Tuesday, 2 April 2013

National Folk Festival 2013

We rode into Canberra on our motorcycles and checked in at the festival camp site on Wednesday afternoon, the day before the opening concert. We cruised around the camp site for a while, trying to establish what was available in the fowls, the quiet, camping area. We were off to a good start as a new found festival friend invited us to share his powered site. The great aspect about camping onsite is you can wander back to your own patch for a little RNR and then immerse yourself in the festival again.


Red Molly.
On Thursday we poured over the program with a highlighter pen. Without my guitar in tow I didn’t pay enough attention to the incredible experiences on offer. If I had, I would certainly have joined in the Festival Choir, led by Spooky Men’s Chorale choir master, Stephen Taberner. The Festival Choir performance, at the Farewell Concert, was testament to Stephen’s ability to create something quite magical under challenging circumstances.


We just hung out at the festival over the four day Easter weekend and enjoyed many performances including fiddler, Alasdair Fraser and cellist Natalie Hass. I was thoroughly entertained by the synergy between these two musicians and they were a pleasure to watch. Spooky Men are a festival favourite. Apparently they “are not a mens group;” they said so in one of their songs. I also spotted a Spooky Men poster which read “Spooky Men in acronynimus dispute with FCUK.”


Finbar Furey.
Red Molly were a must for anyone who enjoys country pop and Chris Smither if your poison is blues. Finbar Fury delighted the audience with his Irish charm and humour; I could quite happily listen to Finbar spinning a yarn all day long. During Himmerland’s performance I was drawn to the character and deft touch of their percussionist, Ayi Soloman, for the entire fifty minute set. If you ever need a session drummer he’s your man.

At times we wandered through the Session Bar. The number of people participating in jam sessions was amazing. Then we would check out the dancers in the Coorong, I wanted to have a go but Steve said “I don’t dance no more.”


Judge Judy.
Judy Small surprised us all with her decision to retire from performing in the pursuit of her new role as a Judge. I first heard Judy’s song “Mothers, Daughters, Wives” on my car radio way back in 1995. Judy’s farewell concert, to a full house in the 3,000 seat Budawang venue, earned her a standing ovation. It felt surreal that we may never see Judy perform live again.

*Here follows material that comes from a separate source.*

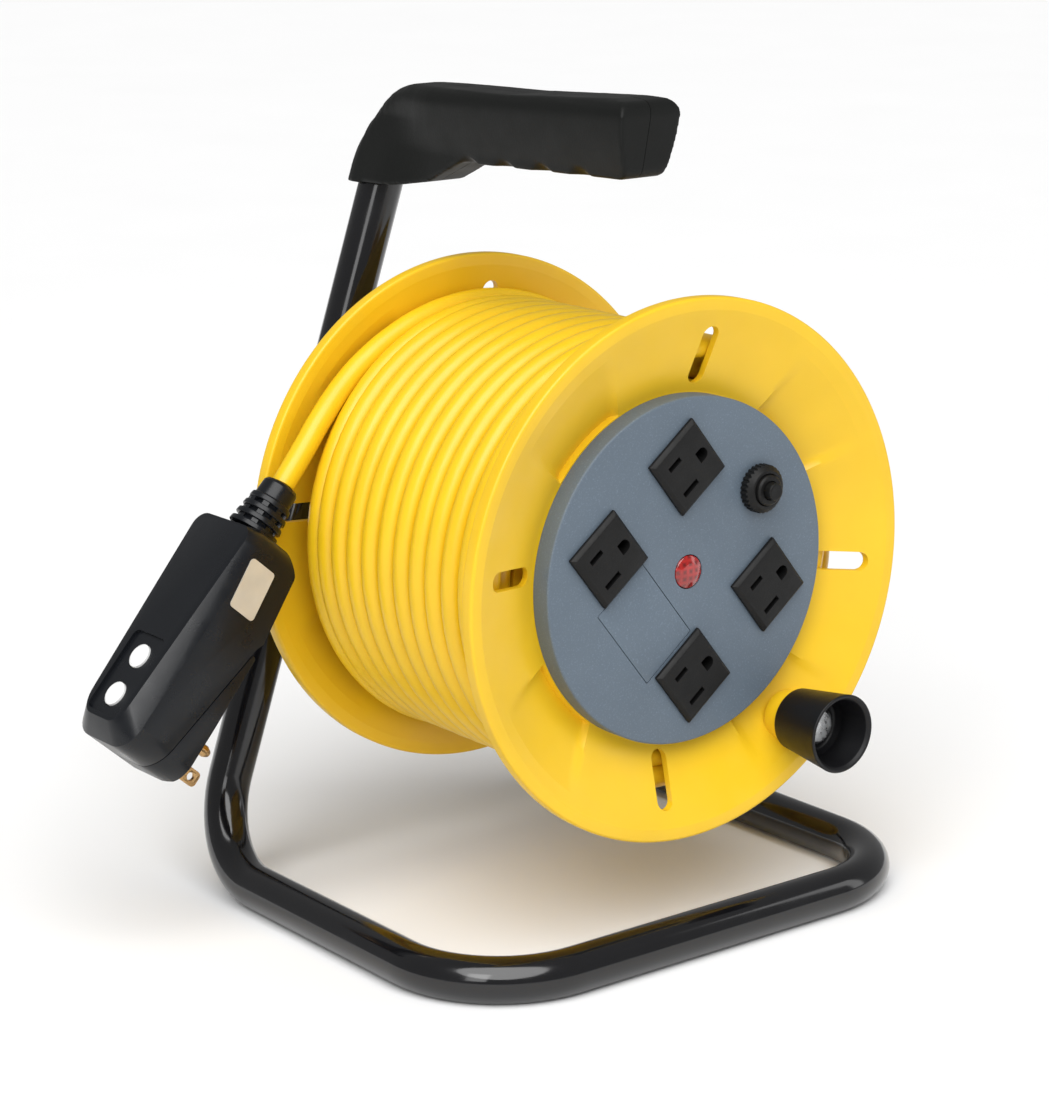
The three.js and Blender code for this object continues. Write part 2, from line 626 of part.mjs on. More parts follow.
function plugFrontShell() {
  const side = outlineOf([
    [27, faceY], [116, faceY], [121, faceY + 5.5], [121, 8.5], [60, 18], [57, 19.4], [29, 15],
    [22, 8], [22, faceY + 5],
  ]);
  const half = plug.halfDepth;
  const across = outlineOf([
    [faceY - 1, -half + 4], [faceY, -half + 4], [-7.5, -half], [30, -half], [30, half], [-7.5, half],
    [faceY, half - 4], [faceY - 1, half - 4],
  ]);
  const chamfered = pushThrough(across, 0, 110).rotate([0, 90, 0]).rotate([90, 0, 0])
    .translate([15, 0, 0]);
  const body = pushThrough(side, -half, half).intersect(chamfered);
  const room = 15.5;
  const hollow = join(
    block([28, 117], [faceY + 3, 6], [-room, room]),
    block([66, 117], [faceY + 3, 30], [-room, room]),
  );
  const recess = block([77, 112], [faceY - 1, faceY + 1.2], [-11, 11]);
  const buttonHoles = Object.values(buttons).map((x) => rod(5.1, faceY - 1, faceY + 5, { x }));
  const neckHole = outwards(rod(7.3, 20, 40), 0, 0);
  return cut(body, hollow, recess, ...buttonHoles, neckHole);
}

function plugBackShell() {
  const half = plug.halfDepth;
  const side = outlineOf([[63, 18.1], [121, 8.85], [121, 20], [119, 22], [93, 21.4], [63, 20]]);
  const bladeRoom = [-6.35, 6.35].map((z) => (
    block([109.2, 116.4], [0, 30], [z - 1.1, z + 1.1])
  ));
  const groundRoom = rod(2.8, 0, 30, { x: 101 });
  return cut(pushThrough(side, -half, half), ...bladeRoom, groundRoom);
}

function prongBlade(z) {
  const blade = block([109.6, 116], [2, 37], [z - 0.75, z + 0.75]);
  const hole = pushThrough(new THREE.Shape().absarc(112.8, 33, 1.6, 0, 2 * Math.PI), z - 2, z + 2);
  return cut(blade, hole);
}

function groundPin() {
  return turned([[0, 2], [2.4, 2], [2.4, 37], [1.5, 39], [0, 39.5]], 14).translate([101, 0, 0]);
}

function plugButton(x) {
  return turned([
    [0, faceY - 0.3], [4.2, faceY - 0.3], [4.75, faceY + 0.3], [4.75, faceY + 3.4], [6, faceY + 3.4],
    [6, faceY + 4.6], [0, faceY + 4.6],
  ], 16).translate([x, 0, 0]);
}

function strainRelief() {
  return turned([
    [0, 0], [6.6, 0], [7.4, 1.2], [7.6, 7.5], [9, 8.2], [12.2, 21.7], [7, 21.7], [7, 27.7],
    [0, 27.7],
  ], 24).rotate([0, 0, -90]);
}

function plugParts() {
  const half = plug.halfDepth;
  const outline = outlineOf([[34, -5], [34, 8], [54, 11], [54, -2]]);
  const label = pushThrough(outline, half + gap, half + 0.6);
  const coil = cut(rod(6.5, -7.4, -0.6, { x: 48, segments: 24 }), rod(2.6, -9, 1, { x: 48 }));
  return [
    part('plug_front_shell', plugFrontShell(), 'blackPlastic'),
    part('plug_back_shell', plugBackShell(), 'blackPlastic'),
    part('plug_label', label, 'silverFilm'),
    part('plug_strain_relief', strainRelief(), 'blackPlastic'),
    part('plug_board', block([32, 108.5], [-0.3, 1.3], [-13, 13]), 'boardGreen'),
    part('sensing_coil', coil, 'copper'),
    part('blade_line', prongBlade(6.35), 'brass'),
    part('blade_neutral', prongBlade(-6.35), 'brass'),
    part('ground_pin', groundPin(), 'brass'),
    ...Object.entries(buttons).map(([name, x]) => part(name, plugButton(x), 'whitePlastic')),
  ];
}

// ---- Assembly ----
const drumGroup = new THREE.Group();
drumGroup.position.z = axleHeight;
drumGroup.rotation.y = -radians(drumTurn);
drumGroup.add(...drumParts());

const plugGroup = new THREE.Group();
const tilt = radians(plug.tilt);
plugGroup.position.set(plug.x, plug.y, plug.z);
plugGroup.quaternion.setFromRotationMatrix(new THREE.Matrix4().makeBasis(
  new THREE.Vector3(-Math.sin(tilt), 0, -Math.cos(tilt)),
  new THREE.Vector3(Math.cos(tilt), 0, -Math.sin(tilt)),
  new THREE.Vector3(0, -1, 0),
));
plugGroup.add(...plugParts());

const lead = part('cord_lead', tubeAlong(leadRoute(), cord.radius, 10), 'yellowCord');

const group = new THREE.Group();
group.add(...standParts(), drumGroup, plugGroup, lead);
group.position.y = -middleY;
group.updateMatrixWorld(true);

export default group;
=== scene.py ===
import json
import math

import bpy
from mathutils import Matrix, Vector


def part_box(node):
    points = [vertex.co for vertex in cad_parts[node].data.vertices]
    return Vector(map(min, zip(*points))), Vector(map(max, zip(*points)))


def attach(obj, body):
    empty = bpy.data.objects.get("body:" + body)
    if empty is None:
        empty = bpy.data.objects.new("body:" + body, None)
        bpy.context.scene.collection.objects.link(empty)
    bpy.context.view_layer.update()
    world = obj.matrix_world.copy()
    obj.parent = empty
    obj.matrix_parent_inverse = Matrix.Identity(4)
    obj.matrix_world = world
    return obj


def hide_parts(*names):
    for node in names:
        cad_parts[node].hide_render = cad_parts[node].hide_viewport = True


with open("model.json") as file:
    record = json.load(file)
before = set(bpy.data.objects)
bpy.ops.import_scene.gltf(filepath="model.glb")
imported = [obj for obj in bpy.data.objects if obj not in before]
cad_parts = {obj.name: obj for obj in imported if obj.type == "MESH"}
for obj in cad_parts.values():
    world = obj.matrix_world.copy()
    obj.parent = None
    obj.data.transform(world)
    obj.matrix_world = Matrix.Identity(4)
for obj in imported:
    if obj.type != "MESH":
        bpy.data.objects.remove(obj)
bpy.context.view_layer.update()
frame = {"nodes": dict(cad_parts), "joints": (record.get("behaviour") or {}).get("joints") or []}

# Pieces are modelled in millimetres in the stand's, the drum's or the plug's own axes, then placed in metres.
mm = 0.001
fullTurn = 2 * math.pi
spin = next(j for j in frame["joints"] if j["name"] == "drum_spin")
axleZ = spin["pos_m"][2] / mm
flangeFront = -54.8                                      # the front rim, measured from the drum's own origin
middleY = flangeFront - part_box("front_flange")[0].y / mm
drumTurn = 38                                            # degrees from +X up to the line from lamp to breaker
plugPlace = {"x": -100.4, "y": 74, "z": 175, "tilt": 41.7}

toStand = Matrix.Scale(mm, 4) @ Matrix.Translation((0, -middleY, 0))
toDrum = toStand @ Matrix.Translation((0, 0, axleZ)) @ Matrix.Rotation(-math.radians(drumTurn), 4, "Y")


def plugMatrix():
    s = math.sin(math.radians(plugPlace["tilt"]))
    c = math.cos(math.radians(plugPlace["tilt"]))
    axes = Matrix(((-s, c, 0), (0, 0, -1), (-c, -s, 0))).to_4x4()
    return toStand @ Matrix.Translation((plugPlace["x"], plugPlace["y"], plugPlace["z"])) @ axes


toPlug = plugMatrix()

# ---- camera ----
view = {"spot": (-733.5, -911.5, 448.5), "azimuth": 37.31, "elevation": 14.45, "roll": -0.61, "lens": 100.84}


def makeCamera():
    a, e = math.radians(view["azimuth"]), math.radians(view["elevation"])
    right = Vector((math.cos(a), -math.sin(a), 0))
    back = Vector((-math.sin(a) * math.cos(e), -math.cos(a) * math.cos(e), math.sin(e)))
    up = back.cross(right)
    look = Matrix((right, up, back)).transposed() @ Matrix.Rotation(math.radians(view["roll"]), 3, "Z")
    bpy.ops.object.camera_add(location=toStand @ Vector(view["spot"]))
    camera = bpy.context.object
    camera.rotation_euler = look.to_euler()
    camera.data.lens = view["lens"]
    camera.data.clip_end = 50
    bpy.context.scene.camera = camera


# ---- finishes: fine grain, soft clouds and painted highlights on the grain, tuned for each material ----
finishes = {
    "yellowPlastic": {"color": (0.80, 0.50, 0.012), "rough": 0.40, "grain": 900, "bump": 0.03,
                      "cloud": 22, "cloudShift": 0.05, "roughShift": 0.1, "scatter": 0.1},
    "cordJacket": {"color": (0.82, 0.52, 0.010), "rough": 0.36, "grain": 1500, "bump": 0.03,
                   "cloud": 35, "cloudShift": 0.025, "roughShift": 0.05, "scatter": 0.08},
    "platePlastic": {"color": (0.100, 0.132, 0.168), "rough": 0.55, "grain": 1500, "bump": 0.09,
                     "cloud": 30, "cloudShift": 0.05, "paintedGlint": 0.2},
    "outletPlastic": {"color": (0.005, 0.005, 0.005), "rough": 0.5, "grain": 1400, "bump": 0.12,
                      "cloud": 60, "cloudShift": 0.1, "paintedGlint": 0.4, "shine": 0.25},
    "blackPlastic": {"color": (0.005, 0.005, 0.006), "rough": 0.45, "grain": 1300, "bump": 0.08,
                     "cloud": 35, "cloudShift": 0.05, "roughShift": 0.05, "shine": 0.3},
    "gripPlastic": {"color": (0.005, 0.0055, 0.005), "rough": 0.5, "grain": 1100, "bump": 0.1,
                    "cloud": 30, "cloudShift": 0.05, "roughShift": 0.04, "paintedGlint": 0.15, "shine": 0.2},
    "plugPlastic": {"color": (0.005, 0.006, 0.008), "rough": 0.3, "grain": 1200, "bump": 0.05,
                    "cloud": 40, "cloudShift": 0.05, "roughShift": 0.05, "shine": 0.35},
    "blackPaint": {"color": (0.004, 0.004, 0.005), "rough": 0.14, "grain": 260, "bump": 0.03,
                   "cloud": 25, "cloudShift": 0.05, "roughShift": 0.05, "coat": 0.3},
    "whitePlastic": {"color": (0.86, 0.86, 0.85), "rough": 0.35, "grain": 1200, "bump": 0.02,
                     "cloud": 40, "cloudShift": 0.02},
    "redLens": {"color": (0.34, 0.010, 0.008), "rough": 0.18, "grain": 900, "bump": 0.02,
                "cloud": 200, "cloudShift": 0.25, "coat": 0.8, "hatch": 700},
    "brass": {"color": (0.52, 0.33, 0.15), "rough": 0.3, "metal": 1, "grain": 1200, "bump": 0.05,
              "cloud": 120, "cloudShift": 0.3, "roughShift": 0.2},
    "zincSteel": {"color": (0.55, 0.56, 0.57), "rough": 0.35, "metal": 1, "grain": 1500, "bump": 0.05,
                  "cloud": 150, "cloudShift": 0.2, "roughShift": 0.2},
    "silverFilm": {"color": (0.60, 0.55, 0.46), "rough": 0.38, "metal": 0.25, "grain": 1800, "bump": 0.03,
                   "cloud": 80, "cloudShift": 0.08, "roughShift": 0.1},
    "circuitBoard": {"color": (0.03, 0.2, 0.08), "rough": 0.5, "grain": 800, "bump": 0.05,
                     "cloud": 100, "cloudShift": 0.2},
    "copper": {"color": (0.7, 0.3, 0.14), "rough": 0.35, "metal": 1, "grain": 900, "bump": 0.2,
               "cloud": 90, "cloudShift": 0.2},
    "floorPaper": {"color": (0.92, 0.92, 0.92), "rough": 0.9, "grain": 200, "bump": 0.01,
                   "cloud": 3, "cloudShift": 0.004},
}
madeFinishes = {}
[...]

The catering was great and we chose to dine on Thai, Mexican and Turkish Gozleme. With Pizzas, Indian delicacies and Moroccan fair amongst the large choice of culinary delights, every ones taste was catered for.

We were lucky to buy souvenir festival mugs before they were sold out. In the mornings we filled these mugs with coffee and in the afternoons we filled them with beer. When I washed them and put them away I could feel the slight touch of the potters hand and they are a wonderful souvenir of our first National Folk Festival.

There were so many wonderful musicians in residence that I couldn’t help compiling my “2013 National Folk Festival Super Group,” the line up is as follows:

¯  Fiddle - Alasdair Fraser
¯  Cello - Natalie Hass
¯  Acoustic Guitar - Graham Mcleod (The String Contingent)
¯  Bass Guitar - David Woodhead
¯  Percussion - Ayi Soloman (Himmerland)
¯  Duduk - Tigran Aleksanyan (SANS)
¯  Vocals – Kavisha Mazzella (I Viaggiatori)


A group setup while we were having lunch.
They played some Swedish folk tunes.
This festival is the friendliest event I have ever attended. I never saw a sad face all weekend and the level of participation is unprecedented. The musical groups didn’t just congregate in the black board venues and the Session Bar, they also formed out in the festival streets, under trees, and around picnic tables; each group playing quietly in their own space without becoming a nuisance to anyone else.

On Easter Monday I knew the carnival was nearly over when I started brushing my teeth to the tune of a little jig playing inside my head. Thanks to the organising committee and the hundreds of volunteers who make this event happen, long may it be so.

In the tent on a cold Canberra morning.
Updating my blog and drinking coffee from my festival mug.